Student Reflections + Surveys in Spanish Class
Start the year off right
I always start the year with my editable Back to School Survey. I find that this preps my students to reflect on their goals and learning strategies right from the start!
During those first few days of school, we usually do a LOT of talking. I used to give this survey as my first homework assignment of the year, but realized that I didn’t get them all back or answers seemed rushed. (I’ve also stopped giving homework completely but that’s a different story!)
Now, I strategically use this survey during the first week and give students 15-20 minutes in class to complete it. I try to pick my busiest day, or a day when I know I could use a few minutes to just breathe.
By giving my students time in class, I get meaningful answers AND I can take a break from speaking for part of the class that day! I like to use this time to walk around from group to group and practice my student’s names 🙂
This survey helps me get to know my students, and gives my students the opportunity to reflect on why they are in my class, what they hope to learn, and what they need from me!
My editable resource includes both Google Doc and Google Form (TM) options. You can choose to edit either one, and use whichever is best for your students! I typically use the electronic copy/ Google Form so that I can track my students’ responses from year to year.
Looking for more ways to get to know your students at the start of the year? Be sure to check out the blog posts below!
Promote reflection throughout the year
A few years ago I made the switched to a proficiency-focused gradebook and teaching approach.
My gradebook is broken down as follows:
The final category can be used for homework, study habits, or anything your school has determined as the norm. Since I don’t give homework, it’s strictly participation. And to cut right to the chase, MY STUDENTS GRADE THEMSELVES. Yes, they determine that final 10% of their grade. Yes, they are in complete control. And yes, I trust them and have not had any real issues.
If you want to read more about how and why I developed this exact system of student reflection, you can read more details here.
Over the past few years, this reflection has evolved to cover more than just participation. I now provide areas for students to consider their strengths in different areas of the language as well as their overall proficiency. This reflection tool has become a staple of my approach in my classroom.
Students fill out this rubric EIGHT times per year for me. That may seem like a lot, but participation (and reflection) is something that matters every day of the year. So we take time to reflect on it at each midterm and report card.
Students read the 5 categories of the rubric, and decide which category fits them best. Not perfectly, but best. At the top of each category, there is a grade range. Students must choose an exact number from within the category where they have placed themselves.
There are reflection questions (with options included for use each quarter on the teacher page) and there are proficiency-focused goal setting areas as well.
By putting this emphasis on self-reflection, students see how important their participation is to our class success. By making space to reflect, discuss, and examine, we set the tone that goal-setting and personal growth are integral parts of our class.
End the year with time for reflection
It is important for all of us – students AND teachers – that our students are given the opportunity to reflect at the end of the year. This is a wonderful opportunity to collect feedback from our students.

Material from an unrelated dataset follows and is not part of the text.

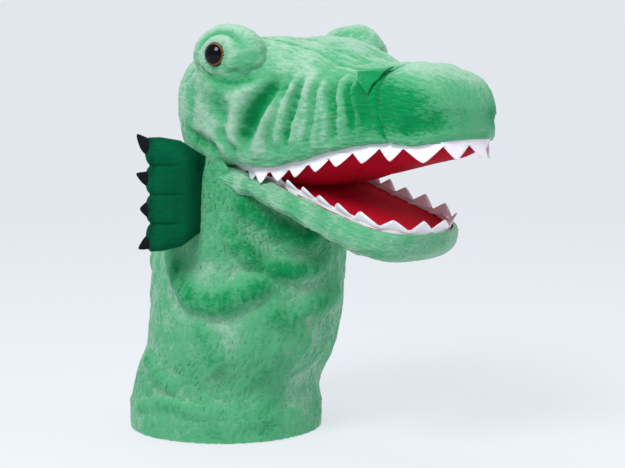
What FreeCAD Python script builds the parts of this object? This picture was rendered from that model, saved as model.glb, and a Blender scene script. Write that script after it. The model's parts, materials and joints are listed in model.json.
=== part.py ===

I am very mindful in my wording of this survey so that students have a chance to reflect on their progress and goals while ALSO providing me with meaningful and actionable feedback I can use to enhance my teaching practice.
That mindfulness looks something like this in a few of the questions:
What is one thing you suggest your teacher change next year? (This wording allows your students to provide honest feedback without just being flat out mean or grumpy. It also motivates them to choose the single most important thing, in their eyes. This avoids “Let us chat more in English!” etc.)
What is something you hope your teacher keeps the SAME next year? (This allows you to see what your students truly enjoyed!)
“How many opportunities did you have to participate each day” followed by “How many times did you choose to participate” gives you insight into whether your students were feeling timid, or if you truly need to provide more wait time, opportunities, etc.
I have included plenty of questions for students to reflect on their own learning, while also providing you actionable feedback to move forward.
I really look forward to reading these survey responses during finals week. It’s a nice way to wrap up the year with my high school students 🙂
Again, this survey is provided in both doc and form formats. You can print and have your students complete it on paper, OR have them complete it as the included Google Form. Both formats are editable 🙂 so you can truly customize the survey for your students.
Thanks for reading!
I hope you’re leaving with some new resources and strategies to provide your students with opportunities for meaningful reflection. If you’re reading this at the end of the year, YOU MADE IT, PROFE! I hope you have a wonderful summer!